Violence is most readily apparent in the scene during which Daisy strikes and kills Myrtle, but Nick is also exposed to violence when Gatsby takes him to meet with Meyer Wolfsheim and Wolfsheim relates the story of the man who is eating dinner, steps outside to "take care of something" and is shot dead. This, apparently, is not an uncommon occurrence if you are a part of the underground/bootleggers circle. Nick is shocked by this violence. Also, Nick is affected by violence when he goes with Tom to the city (when Tom takes Myrtle) and Tom ends up striking Myrtle for mentioning Daisy. Nick also sees the aftermath of violence both with Myrtle's death and Gatsby's death. Up until this particular summer, Nick had been sheltered from the violence that human kind is capable of, and seeing it up close changes him (as well as makes him decide that he wants no part of it). Daisy, on the other hand, is unaffected by the violence. She is a member of the rich - those who are untouchable and can break things only to rely on their wealth to get them out of trouble.
The best mention of color that I can think of immediately is the light that is at the end of the dock.

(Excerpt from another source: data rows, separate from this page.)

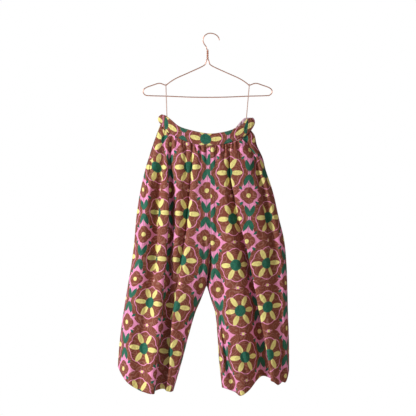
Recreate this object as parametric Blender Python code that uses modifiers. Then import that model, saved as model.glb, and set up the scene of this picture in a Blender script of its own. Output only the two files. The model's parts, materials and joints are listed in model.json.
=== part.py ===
"""Palazzo pants hung by two ribbon loops from a bent-wire clothes hanger.

Metres, +Z up. The front of the pants faces -Y, and left and right are the sides seen from the front.
The origin is the top of the hook's inner curve, where the rail that holds the hanger touches it.
Tables are in millimetres, and every object is scaled by MM when its mesh is made.
"""

import math
from collections import namedtuple

import bmesh
import bpy
from mathutils import Vector

MM = 0.001

# Cloth
WALL = 1.4
BAND_WALL = 2.6
SEAM_GAP = 0.3
SEAM_MARGIN = 0.2
BAND_CLEARANCE = 1.4
BAND_EASE = 45.0

# How square the plain form is in plan: at the waist's side, lower down, and at the inseam
WAIST_SQUARENESS = 2.0
LEG_SQUARENESS = 3.0
INSEAM_SQUARENESS = 5.0

# Heights that the fold tables are read at
HIP_Z = -540.0
CROTCH_Z = -855.0
VALLEY_TOP_Z = -690.0
HEM_REFERENCE_Z = -1205.0
INNER_GUIDES = (0.95, 1.0)

# Small gathers under the waistband
GATHER_WAVE = 24.0
GATHER_AT_SEAM = 1.2
GATHER_DEPTH = 3.6
GATHER_REACH = 46.0
GATHER_CALM = 12.0
POCKET_CALM = 70.0

# Ruched elastic of the back waistband
RUCHE_COUNT = 28
RUCHE_DEPTH = 1.8
RUCHE_COLUMNS = 4

# Slanted side pockets of the front: where the opening leaves the waist seam, how far it runs down
POCKET_TOPS = {-1: -136.0, 1: 105.0}
POCKET_END_Z = -452.0
POCKET_LEAST = 4.0
POCKET_END_WIDTH = 16.0
POCKET_GAP = 0.9
POCKET_COLUMNS = 5
POCKET_LAP_COLUMNS = 2

# Wire hanger
WIRE_RADIUS = 1.8
NECK_X = -9.2
HOOK_HEIGHT = 24.0
HOOK_REACH_LEFT = 25.0
HOOK_REACH_RIGHT = 30.5
TWIST_TURNS = 2.5
TWIST_TOP_Z = -54.0
TWIST_BOTTOM_Z = -86.0
TWIST_CLEARANCE = 0.35
TWIST_STEPS = 12

# Hanging loops
RIBBON_WIDTH = 3.2
RIBBON_WALL = 1.0
RIBBON_CLEARANCE = 0.4
NOTCH_CLEARANCE = 1.4
RIBBON_END_Z = -302.0
LOOPS = {"left": (-150.7, -147.0), "right": (132.3, 122.5)}

Finish = namedtuple("Finish", "colour roughness metallic")
PRINTED_COTTON = Finish((0.55, 0.20, 0.26), 0.85, 0.0)
TAPE = Finish((0.55, 0.38, 0.30), 0.7, 0.0)
COPPER = Finish((0.86, 0.50, 0.38), 0.3, 1.0)

Section = namedtuple("Section", "z left right depth")
OUTLINE = (
    Section(-296, -164, 134, 13),
    Section(-326, -176, 138, 17),
    Section(-345, -183, 150, 20),
    Section(-379, -195, 158, 26),
    Section(-420, -208, 177, 36),
    Section(-460, -220, 187, 44),
    Section(-540, -238, 213, 53),
    Section(-620, -250, 231, 58),
    Section(-700, -257, 250, 60),
    Section(-782, -267, 258, 62),
    Section(-864, -281, 261, 62),
    Section(-945, -294, 263, 63),
    Section(-1027, -305, 266, 65),
    Section(-1108, -312, 267, 67),
    Section(-1225, -315, 266, 69),
)

Inner = namedtuple("Inner", "z left right")
INSEAM = (
    Inner(-855, -14, -11),
    Inner(-905, -34, 4),
    Inner(-945, -51, 17),
    Inner(-1027, -75, 25),
    Inner(-1108, -96, 30),
    Inner(-1225, -130, 43),
)
SEAM_LOW_Z = -379.0
CENTRE_SEAM = ((SEAM_LOW_Z, 0), (-700, 1), (-790, -1), (-830, -7), (CROTCH_Z, -12))

# Edges of the waistband, left to right: the front's upper edge, the back's, and the seam below
TOP_EDGE = (
    (-164, -274),
    (-150, -278),
    (-131, -293),
    (-110, -311),
    (-88, -321),
    (-37, -334),
    (0, -339),
    (37, -335),
    (69, -327),
    (101, -312),
    (127, -288),
    (143, -285),
)
BACK_TOP_EDGE = (
    (-164, -274),
    (-150, -280),
    (-110, -315),
    (-60, -336),
    (0, -345),
    (50, -337),
    (84, -318),
    (104, -297),
    (118, -285),
    (143, -285),
)
TOP_EDGES = {-1: TOP_EDGE, 1: BACK_TOP_EDGE}
SEAM_EDGE = (
    (-168, -306),
    (-157, -322),
    (-142, -336),
    (-119, -347),
    (-88, -363),
    (-37, -377),
    (0, -379),
    (41, -376),
    (67, -369),
    (97, -357),
    (124, -342),
    (138, -326),
)
BAND_END_BULGE = {-1: 11.0, 1: 9.0}
BAND_END_POWER = 12
BAND_MEASURES = 400
TOP_DEPTH = 17.0
BAND_SEAM_LEFT = -150.0
BAND_SEAM_RIGHT = 127.5
BAND_ROWS = 3
FRONT_BAND_COLUMNS = 34

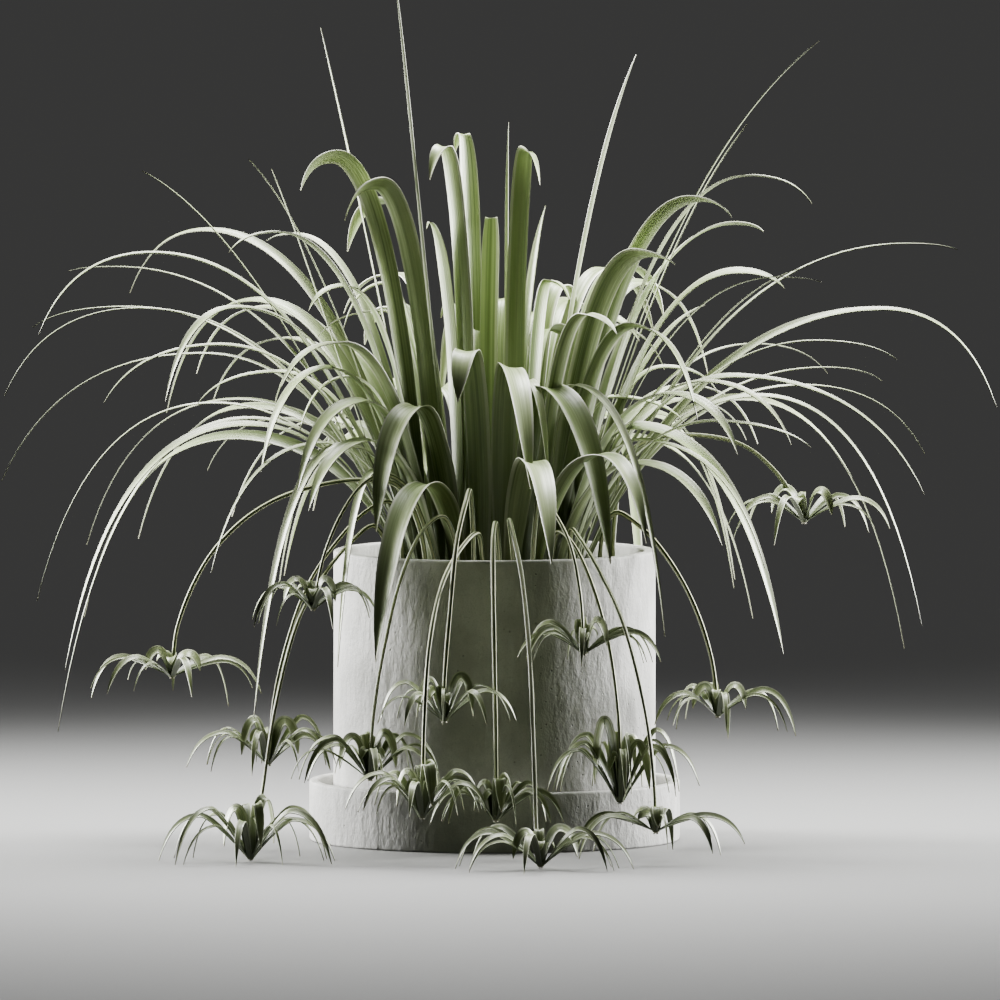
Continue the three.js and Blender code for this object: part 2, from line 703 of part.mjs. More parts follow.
const pottedSpiderPlant = new THREE.Group();
pottedSpiderPlant.add(saucer(), pot(), soil(), leafClump(), ...RUNNERS.map(runnerMesh));

export default pottedSpiderPlant;
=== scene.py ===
"""A potted spider plant: concrete pot and saucer, soil, a clump of striped leaves, and runners.

Metres, +Z up. The origin is the centre of the saucer's underside. An azimuth is in degrees from
+X towards +Y, and the front of the plant faces -Y. Leaf and runner sizes are in millimetres in
the lists, as on the drawing of the part, and are turned into metres where they are used.
"""

import math

import bpy
import numpy as np
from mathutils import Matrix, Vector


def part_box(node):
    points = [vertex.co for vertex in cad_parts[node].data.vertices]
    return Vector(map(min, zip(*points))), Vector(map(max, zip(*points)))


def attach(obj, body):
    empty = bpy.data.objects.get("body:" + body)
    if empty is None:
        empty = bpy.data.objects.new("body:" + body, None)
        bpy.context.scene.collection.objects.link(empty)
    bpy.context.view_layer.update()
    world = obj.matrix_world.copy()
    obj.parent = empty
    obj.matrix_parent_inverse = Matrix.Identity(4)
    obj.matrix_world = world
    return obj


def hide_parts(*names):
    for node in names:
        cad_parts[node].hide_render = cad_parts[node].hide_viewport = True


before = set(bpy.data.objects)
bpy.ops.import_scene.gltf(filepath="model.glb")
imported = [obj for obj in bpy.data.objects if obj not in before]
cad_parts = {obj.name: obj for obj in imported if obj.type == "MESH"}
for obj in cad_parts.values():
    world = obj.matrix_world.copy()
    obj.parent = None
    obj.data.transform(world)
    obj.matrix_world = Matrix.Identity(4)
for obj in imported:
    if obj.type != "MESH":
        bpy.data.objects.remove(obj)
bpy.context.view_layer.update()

MM = 0.001

# ---- Sizes that come from the frame
POT_LOW, POT_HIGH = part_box("pot")
SOIL_LOW, SOIL_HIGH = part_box("soil")
SAUCER_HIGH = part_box("saucer")[1]
POT_RADIUS, POT_BOTTOM, RIM_HEIGHT = POT_HIGH.x, POT_LOW.z, POT_HIGH.z
SOIL_RADIUS, POT_FLOOR, SOIL_TOP = SOIL_HIGH.x, SOIL_LOW.z, SOIL_HIGH.z
SAUCER_RADIUS, SAUCER_HEIGHT = SAUCER_HIGH.x, SAUCER_HIGH.z

# ---- Camera, floor and lights. The picture is 0.745 m wide where the plant stands
FRAME_WIDTH = 0.745
CAMERA_LENS = 1000.0
CAMERA_SENSOR = 36.0
CAMERA_ELEVATION = math.radians(3.9)
CAMERA_AIM = (0.0041, 0.0, 0.2532)
CAMERA_NEAR = 1.0
CAMERA_FAR = 400.0
FLOOR_SIZE = 160
FLOOR_GLOW = 0.05
SKY_LIGHT = 0.02

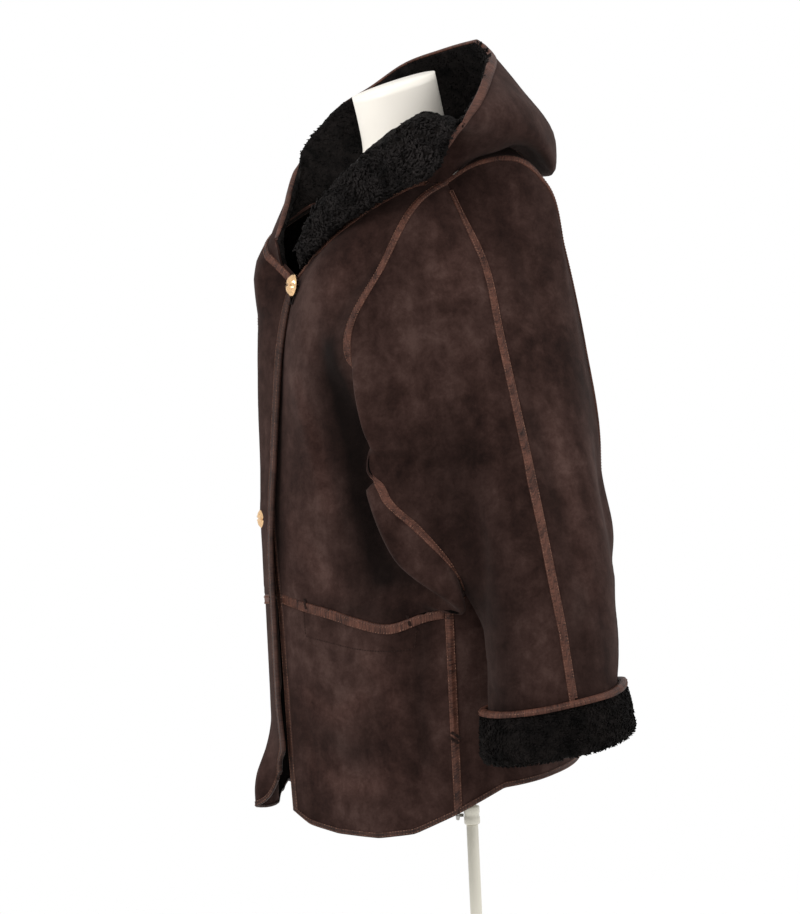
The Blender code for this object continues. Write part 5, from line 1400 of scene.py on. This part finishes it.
def metal_finish(name, colour, roughness, scale):
    """Polished metal with faint wear: a cloudy change of gloss and fine scratches."""
    made, tree, shader = finish_of(name, Metallic=1.0)
    wear = noise(tree, add(tree, "ShaderNodeTexCoord").outputs["Object"], scale, 5.0, 0.65)
    gloss = add(tree, "ShaderNodeMapRange", wear, To_Min=roughness * 0.75, To_Max=roughness * 1.5)
    tree.links.new(gloss.outputs["Result"], shader.inputs["Roughness"])
    tone = ramp(tree, wear, (0.3, [c * 0.62 for c in colour]), (0.6, colour))
    surfaced(tree, shader, tone, wear, 0.15, 0.0002)
    return made


def round_about(count):
    """Angles of that many places round a circle."""
    return np.linspace(0, 2 * math.pi, count + 1)[:-1]


def solid_of(node, rings, material):
    """A closed body through rings, its ends filled in with rings that shrink to their middle."""
    ends = rings[[0, -1]]
    middle = ends.mean(axis=1, keepdims=True)
    ends = middle + (ends - middle) * 0.02
    rings = np.concatenate([ends[:1], rings, ends[1:]])
    faces, _ = tube_faces(*rings.shape[:2], False)
    faces = np.concatenate([faces, caps(*rings.shape[:2])])
    return worn(object_of(node + "_made", rings.reshape(-1, 3), faces, [material]), node)


def turned(profile, around=48, flutes=0, depth=0.0):
    """Rings of a turned piece about the z axis: radius and height, its rim cut with shallow flutes."""
    a = round_about(around)
    radius, height = (np.array(profile, float)[:, k:k + 1] for k in (0, 1))
    cut = radius * (1.0 - depth * (0.5 - 0.5 * np.cos(flutes * a))[None] * (radius > 5.0))
    return np.stack([cut * np.cos(a), cut * np.sin(a), height * np.ones(around)], axis=-1)


FORM_SKIN = ivory_finish("form_skin", 0.42, (0.84, 0.79, 0.71))
STAND_PAINT = ivory_finish("stand_paint", 0.35, (0.64, 0.61, 0.52))
STEEL = metal_finish("screw_steel", (0.42, 0.41, 0.39), 0.3, 700.0)
a = round_about(96)
z, y, half_x, half_y = (column[:, None] for column in through(FORM_RINGS, 5).T)
px = half_x * np.sign(np.sin(a)) * np.abs(np.sin(a)) ** 0.9
py = -half_y * np.sign(np.cos(a)) * np.abs(np.cos(a)) ** 0.95
tilt = NECK_TILT * py * ((z - NECK_FOOT) / NECK_RISE).clip(0, 1)
solid_of("form", np.stack([px, y + py, z + tilt], axis=-1) * MM, FORM_SKIN)
solid_of("pole_lower", turned(POLE_TOP) * MM, STAND_PAINT)
solid_of("pole_upper", turned(UPPER_POLE) * MM, STAND_PAINT)
solid_of("pole_clamp", turned(COLLAR) * MM, STAND_PAINT)
# the screw's own axes: sideways, upward and along itself
screw = turned(SCREW, 60, 15, 0.10) @ np.array([SCREW_ASIDE, (0, 0, 1), SCREW_WAY])
solid_of("thumb_screw", (screw + (0, 0, SCREW_HEIGHT)) * MM, STEEL)
solid_of("base", turned(BASE_PROFILE, 96) * MM, STAND_PAINT)


# ---- Buttons: pressed gilt domes. Two leaf-shaped halves meet at a deep groove across the middle, each with
# raised bands; the top one stands on a shank with a black cord loop round it, the other is sewn down flat.
BUTTON_RADIUS = 14.3
BUTTON_HEIGHT = 7.4
BAND_HEIGHT = 0.34
GROOVE_DEPTH = 1.9
SHANK = ((2.3, 0.0), (1.9, 0.5))         # radius in mm and share of the way up; its top is inside the dome
SHANK_TOP = 2.0
LOOP_CENTRE = -9.5
LOOP_HALF = (6.5, 13.5)
LOOP_LIFT = 5.4
STRANDS = 3
GILT = metal_finish("gilt", (0.86, 0.56, 0.30), 0.20, 420.0)
CORD = wool_finish("loop_cord", (0.004, 0.003, 0.0028), (0.016, 0.011, 0.010), 500.0)


def button_frame(node):
    """Where a button sits: its middle, its ways across, up and outwards, and the levels of its two faces."""
    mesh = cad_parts[node].data
    place = np.zeros(len(mesh.vertices) * 3)
    mesh.vertices.foreach_get("co", place)
    place = np.unique(place.reshape(-1, 3).round(6), axis=0)
    middle = (place.min(axis=0) + place.max(axis=0)) / 2
    _, _, axes = np.linalg.svd(place - middle)
    face = axes[2] * -np.sign(axes[2][1])
    across = unit(np.cross((0, 0, 1), face))
    along = (place - middle) @ face
    return middle, across, np.cross(face, across), face, along.min(), along.max()


def button(node):
    """One button, its dome and its shank; gives the foot of its shank and its three ways."""
    middle, across, up, face, foot, top = button_frame(node)
    share = np.concatenate([np.linspace(0.02, 1.0, 30), [1.02, 1.0, 0.9, 0.2]])[:, None]
    a = round_about(72)
    x, y = share * np.cos(a), share * np.sin(a)
    dome = (1 - share.clip(0, 1) ** 2.2) ** 0.75
    band = np.cos((np.abs(x) ** 1.6 + ((np.abs(y) - 0.48) / 0.62) ** 2) * 9.0)
    inside = (share < 0.93) * ((1.0 - share) / 0.12).clip(0, 1)
    height = BUTTON_HEIGHT * dome + (BAND_HEIGHT * band - GROOVE_DEPTH * bell(y, 0, 0.085)) * inside
    height[-4:] = np.array([-0.5, -1.3, -1.6, -1.6])[:, None]
    base = top - BUTTON_HEIGHT * MM
    rings = (x[..., None] * across + y[..., None] * up) * BUTTON_RADIUS + height[..., None] * face
    solid_of(node, middle + base * face + rings * MM, GILT)
    levels = [(radius, foot + rise * (base - foot)) for radius, rise in SHANK] + [(SHANK_TOP, base - 0.0012)]
    around = (np.cos(a)[:, None] * across + np.sin(a)[:, None] * up) * MM
    stem = np.array([middle + radius * around + rise * face for radius, rise in levels])
    solid_of(node, stem, GILT)
    return middle + foot * face, across, up, face


place, across, up, face = button("button_top")
button("button_mid")

# the loop's cord is twisted from STRANDS strands that go nine times round it
a, b = round_about(96)[:, None], round_about(10)
half_across, half_up = LOOP_HALF
path = across * (half_across * np.sin(a)) + up * (LOOP_CENTRE + half_up * np.cos(a)) + face * LOOP_LIFT
outward = unit(across * (np.sin(a) * half_up) + up * (np.cos(a) * half_across))
twist = 1.05 + 0.12 * np.cos(STRANDS * (b[None] - 9 * a))
around = outward[:, None] * np.cos(b)[None, :, None] + face * np.sin(b)[None, :, None]
ring_object("loop_top", place + (path[:, None] + around * twist[..., None]) * MM, [CORD], "_cord")
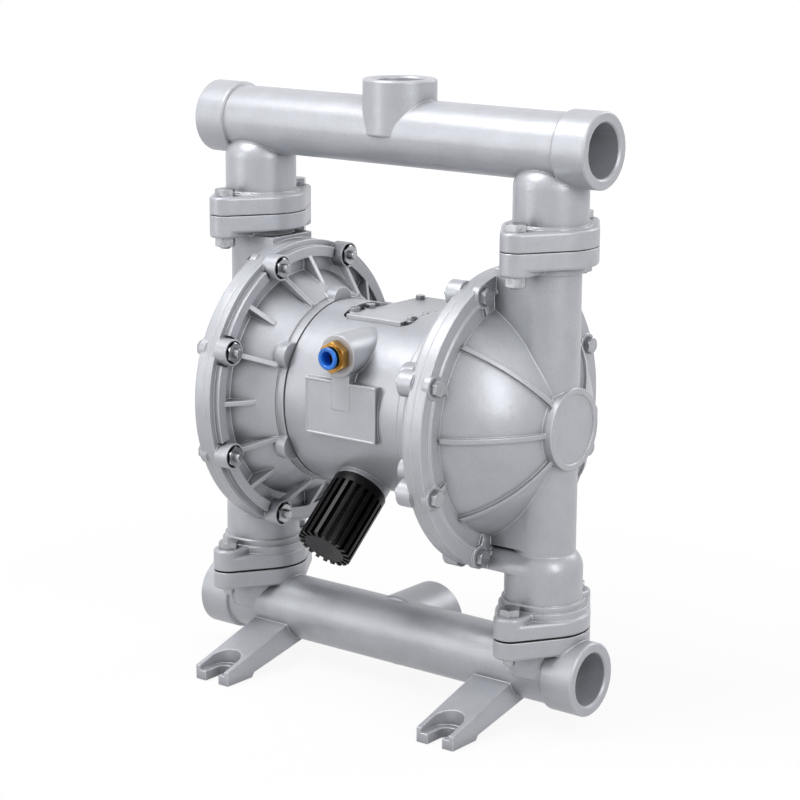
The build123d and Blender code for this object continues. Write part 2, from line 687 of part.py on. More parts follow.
with BuildPart() as right_air_chamber:
    add(turned(chamber_outline, disc_frame))
    with BuildSketch(Plane.YZ.offset(air_back_x - air_land_rise)):
        with Locations((0, axis_z)):
            Circle(air_land_r)
            Circle(land_low_r, mode=Mode.SUBTRACT)
        with Locations([on_circle(chamber_bolt_circle_r, angle, 0)[1:] for angle in bolt_angles]):
            Circle(air_boss_clear_r, mode=Mode.SUBTRACT)
    extrude(amount=air_land_rise + 1)
    for angle in bolt_angles:
        add(rod(on_circle(chamber_bolt_circle_r, angle, air_boss_x), (1, 0, 0), air_boss_r, air_boss_rise + 1))
        add(radial_plate(long_rib, angle, rib_t))
    for angle in middle_angles:
        add(radial_plate(short_rib, angle, rib_t))
    for angle in screw_angles:
        with BuildPart():
            add(rod(on_circle(lobe_circle_r, angle, hub_x), (1, 0, 0), lobe_r, lobe_w))
            fillet(edges().filter_by(GeomType.CIRCLE).sort_by(Axis.X)[-1], lobe_edge_r)
    cavity = [
        (partition_x, 0),
        (partition_x, cone_neck_r - cone_wall),
        (seam_x - bead_w / 2, cone_foot_r - cone_wall + 2),
        (seam_x - bead_w / 2, bead_r + bead_gap),
        (seam_x, bead_r + bead_gap),
        (seam_x, 0),
    ]
    add(turned(cavity, disc_frame), mode=Mode.SUBTRACT)
    add(rod((hub_x, 0, axis_z), (1, 0, 0), shaft_r + hole_gap, partition_w), mode=Mode.SUBTRACT)
    add(rod((partition_x, 0, axis_z), (-1, 0, 0), shaft_r + bush_wall, seal_w), mode=Mode.SUBTRACT)
    add(rod((hub_x, 0, pilot_z), (1, 0, 0), pilot_r + hole_gap, partition_w), mode=Mode.SUBTRACT)
    add(rod((hub_x, chamber_port_y, spool_z), (1, 0, 0), gallery_r, partition_w), mode=Mode.SUBTRACT)
    for angle in screw_angles:
        add(rod(on_circle(body_screw_r, angle, hub_x), (1, 0, 0), m6_r + hole_gap, partition_w), mode=Mode.SUBTRACT)
    for angle in bolt_angles:
        hole = rod(on_circle(chamber_bolt_circle_r, angle, nut_seat_x), (1, 0, 0), m8_r + hole_gap, seam_x - nut_seat_x)
        add(hole, mode=Mode.SUBTRACT)
        nut_recess = rod(on_circle(chamber_bolt_circle_r, angle, air_boss_x), (1, 0, 0), nut_recess_r, nut_recess_depth)
        add(nut_recess, mode=Mode.SUBTRACT)
save(right_air_chamber, "right_air_chamber")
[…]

Daisy is on one end of the light and Nick (as well as Gatsby) is on the other end. That green glow is significant - green is often associated with jealousy as well. Also, the color of the car is a factor. Tom is driving Gatsby's yellow car on the way in to town, but it is Daisy who is driving the car when Myrtle is killed. The yellow is what makes the car memorable.
Sports - Jordan is a golf player, and she is, in some ways, more defined by her sport than by anything else. She is a champion, a pro, and, as such, out of Nick's league. Tom plays polo. Nick is not a sports player at all. The other references to sport include the rigging of the world series by Wolfsheim.
I must admit I have some difficulty finding ways that the motifs of colours (without a very specific investigation of the text) race and sports have a great deal to do with Daisy and Nick. The violence one is also a tad difficult, but can possibly be explicated as follows:
Daisy is a person who practices violence on all the people around her but in a mental way rather than a physical one. She is willing to manipulate people to get whatever she wants, she will lie or lead anyone on and in the end destroys Gatsby by allowing him to take the fall for her crime.
Nick on the other hand in some ways is entirely free from the violence of the novel, mental or otherwise. You could likely make the argument that he is affected by it as the most astute observer of the action of the play. He is affected in terms of the impression he has and his emotional loss at the failure of Gatsby to find the success he is looking for.
But I will admit to finding it rather difficult to connect the other motifs, particularly sports. I will be curious to see how some others can connect that to the two characters.